Read the data and repeat it in full, exactly.

GIVEN INFORMATION:
┏━━

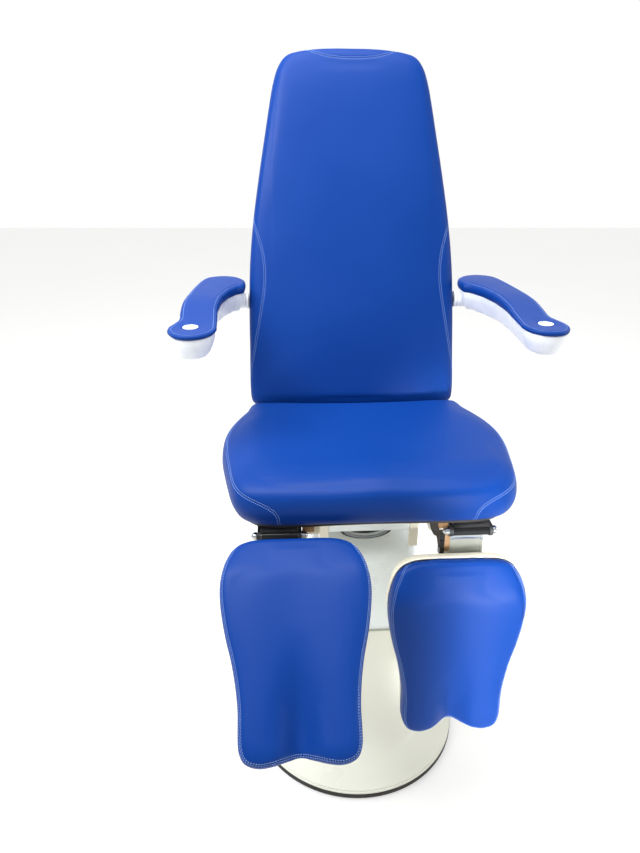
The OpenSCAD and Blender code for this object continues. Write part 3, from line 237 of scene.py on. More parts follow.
def bar(a, b, radius, place=CHAIR, mirror=False):
    """Round cutter between two points of a part's own frame."""
    return tube("cutter", set_in(np.linspace(a, b, 3), place, 0, mirror), radius, 48)


def cut(obj, cutters, sharp=35):
    """Takes the cutters out of a piece, and marks the edges that turn by more than the sharp angle."""
    for cutter in cutters:
        mod = obj.modifiers.new("cut", "BOOLEAN")
        mod.operation, mod.solver, mod.object = "DIFFERENCE", "EXACT", cutter
    evaluated(obj)
    for cutter in cutters:
        bpy.data.objects.remove(cutter)
    obj.data.set_sharp_from_angle(angle=math.radians(sharp))
    return obj


def dressed(obj, body, material, slot, *nodes):
    """Gives a piece its material, hides the solids that it stands for, and gives it its body, if it has only
    one. The slot is not used.
    """
    obj.data.materials.clear()
    obj.data.materials.append(material)
    if body:
        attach(obj, body)
    if nodes:
        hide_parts(*nodes)
    return obj


# Materials
def linear(code):
    """Linear colour from an sRGB hex code."""
    c = np.array([int(code[i:i + 2], 16) / 255 for i in (0, 2, 4)])
    return (*np.where(c <= 0.04045, c / 12.92, ((c + 0.055) / 1.055) ** 2.4), 1.0)


def add_node(tree, kind, links=None, **settings):
    """Adds a node with its settings; links give its inputs values or the outputs they take."""
    node = tree.nodes.new(kind)
    for key, value in settings.items():
        setattr(node, key, value)
    for key, value in (links or {}).items():
        if isinstance(value, bpy.types.NodeSocket):
            tree.links.new(value, node.inputs[key])
        else:
            node.inputs[key].default_value = value
    return node


# The Wave node multiplies its scale by this before it takes the sine
WAVE_FACTOR = 20


def finish(name, light, dark, mottle_mm, rough, grain=None, stretch=(1, 1, 1), **shader):
    """Surface whose colour drifts between two close tones over mottle_mm, whose roughness drifts
    between two values, and whose relief is a grain: (pattern, size in mm, depth in mm)."""
    material = bpy.data.materials.new(name)
    material.use_nodes = True
    tree = material.node_tree
    tree.nodes.clear()
    place = add_node(tree, "ShaderNodeTexCoord").outputs["Object"]
    drift = add_node(tree, "ShaderNodeTexNoise",
                     {"Vector": place, "Scale": PER_METRE / mottle_mm, "Detail": 4.0})
    tone = add_node(tree, "ShaderNodeMix", {0: drift.outputs["Fac"], 6: linear(dark), 7: linear(light)},
                    data_type="RGBA")
    sheen_of = add_node(tree, "ShaderNodeMapRange",
                        {0: drift.outputs["Fac"], 1: 0.3, 2: 0.7, 3: rough[0], 4: rough[1]})
    body = add_node(tree, "ShaderNodeBsdfPrincipled",
                    {"Base Color": tone.outputs[2], "Roughness": sheen_of.outputs[0], **shader})
    if grain:
        pattern, size, depth = grain
        scale = PER_METRE / size
        spot = add_node(tree, "ShaderNodeMapping", {"Vector": place, "Scale": stretch}).outputs[0]
        if pattern == "hide":
            cells = add_node(tree, "ShaderNodeTexVoronoi", {"Vector": spot, "Scale": scale},
                             feature="SMOOTH_F1")
            fine = add_node(tree, "ShaderNodeTexNoise", {"Vector": spot, "Scale": 2.5 * scale, "Detail": 3.0})
            height = add_node(tree, "ShaderNodeMath", {0: cells.outputs["Distance"], 1: fine.outputs["Fac"]},
                              operation="ADD").outputs[0]
        elif pattern == "layers":
            height = add_node(tree, "ShaderNodeTexWave",
                              {"Vector": spot, "Scale": scale / WAVE_FACTOR, "Distortion": 1.5},
                              bands_direction="Z").outputs["Fac"]
        else:
            height = add_node(tree, "ShaderNodeTexNoise",
                              {"Vector": spot, "Scale": scale, "Detail": 3.0}).outputs["Fac"]
        relief = add_node(tree, "ShaderNodeBump", {"Height": height, "Distance": depth * MM, "Strength": 1.0})
        tree.links.new(relief.outputs[0], body.inputs["Normal"])
    out = add_node(tree, "ShaderNodeOutputMaterial")
    tree.links.new(body.outputs[0], out.inputs[0])
    return material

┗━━

SOLUTION:
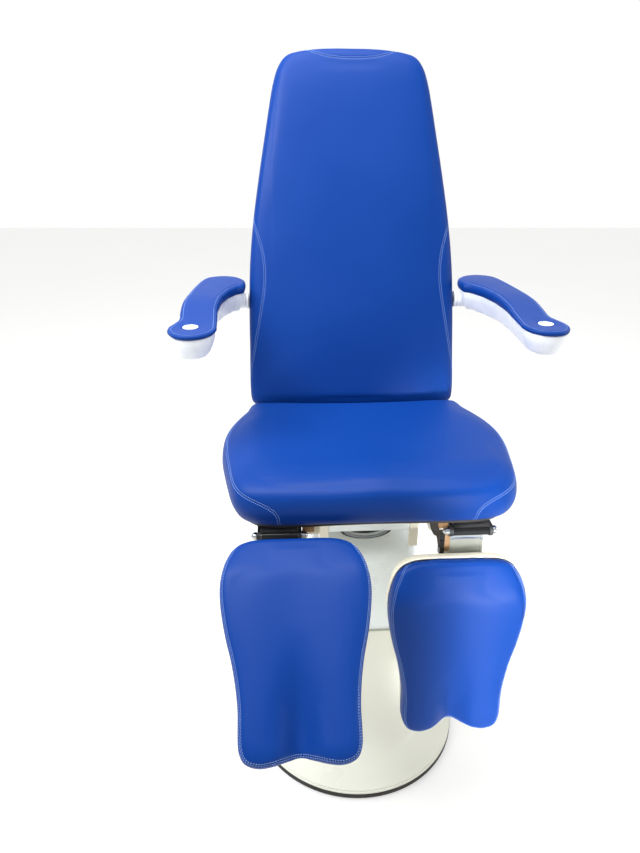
The OpenSCAD and Blender code for this object continues. Write part 3, from line 237 of scene.py on. More parts follow.
def bar(a, b, radius, place=CHAIR, mirror=False):
    """Round cutter between two points of a part's own frame."""
    return tube("cutter", set_in(np.linspace(a, b, 3), place, 0, mirror), radius, 48)


def cut(obj, cutters, sharp=35):
    """Takes the cutters out of a piece, and marks the edges that turn by more than the sharp angle."""
    for cutter in cutters:
        mod = obj.modifiers.new("cut", "BOOLEAN")
        mod.operation, mod.solver, mod.object = "DIFFERENCE", "EXACT", cutter
    evaluated(obj)
    for cutter in cutters:
        bpy.data.objects.remove(cutter)
    obj.data.set_sharp_from_angle(angle=math.radians(sharp))
    return obj


def dressed(obj, body, material, slot, *nodes):
    """Gives a piece its material, hides the solids that it stands for, and gives it its body, if it has only
    one. The slot is not used.
    """
    obj.data.materials.clear()
    obj.data.materials.append(material)
    if body:
        attach(obj, body)
    if nodes:
        hide_parts(*nodes)
    return obj


# Materials
def linear(code):
    """Linear colour from an sRGB hex code."""
    c = np.array([int(code[i:i + 2], 16) / 255 for i in (0, 2, 4)])
    return (*np.where(c <= 0.04045, c / 12.92, ((c + 0.055) / 1.055) ** 2.4), 1.0)


def add_node(tree, kind, links=None, **settings):
    """Adds a node with its settings; links give its inputs values or the outputs they take."""
    node = tree.nodes.new(kind)
    for key, value in settings.items():
        setattr(node, key, value)
    for key, value in (links or {}).items():
        if isinstance(value, bpy.types.NodeSocket):
            tree.links.new(value, node.inputs[key])
        else:
            node.inputs[key].default_value = value
    return node


# The Wave node multiplies its scale by this before it takes the sine
WAVE_FACTOR = 20


def finish(name, light, dark, mottle_mm, rough, grain=None, stretch=(1, 1, 1), **shader):
    """Surface whose colour drifts between two close tones over mottle_mm, whose roughness drifts
    between two values, and whose relief is a grain: (pattern, size in mm, depth in mm)."""
    material = bpy.data.materials.new(name)
    material.use_nodes = True
    tree = material.node_tree
    tree.nodes.clear()
    place = add_node(tree, "ShaderNodeTexCoord").outputs["Object"]
    drift = add_node(tree, "ShaderNodeTexNoise",
                     {"Vector": place, "Scale": PER_METRE / mottle_mm, "Detail": 4.0})
    tone = add_node(tree, "ShaderNodeMix", {0: drift.outputs["Fac"], 6: linear(dark), 7: linear(light)},
                    data_type="RGBA")
    sheen_of = add_node(tree, "ShaderNodeMapRange",
                        {0: drift.outputs["Fac"], 1: 0.3, 2: 0.7, 3: rough[0], 4: rough[1]})
    body = add_node(tree, "ShaderNodeBsdfPrincipled",
                    {"Base Color": tone.outputs[2], "Roughness": sheen_of.outputs[0], **shader})
    if grain:
        pattern, size, depth = grain
        scale = PER_METRE / size
        spot = add_node(tree, "ShaderNodeMapping", {"Vector": place, "Scale": stretch}).outputs[0]
        if pattern == "hide":
            cells = add_node(tree, "ShaderNodeTexVoronoi", {"Vector": spot, "Scale": scale},
                             feature="SMOOTH_F1")
            fine = add_node(tree, "ShaderNodeTexNoise", {"Vector": spot, "Scale": 2.5 * scale, "Detail": 3.0})
            height = add_node(tree, "ShaderNodeMath", {0: cells.outputs["Distance"], 1: fine.outputs["Fac"]},
                              operation="ADD").outputs[0]
        elif pattern == "layers":
            height = add_node(tree, "ShaderNodeTexWave",
                              {"Vector": spot, "Scale": scale / WAVE_FACTOR, "Distortion": 1.5},
                              bands_direction="Z").outputs["Fac"]
        else:
            height = add_node(tree, "ShaderNodeTexNoise",
                              {"Vector": spot, "Scale": scale, "Detail": 3.0}).outputs["Fac"]
        relief = add_node(tree, "ShaderNodeBump", {"Height": height, "Distance": depth * MM, "Strength": 1.0})
        tree.links.new(relief.outputs[0], body.inputs["Normal"])
    out = add_node(tree, "ShaderNodeOutputMaterial")
    tree.links.new(body.outputs[0], out.inputs[0])
    return material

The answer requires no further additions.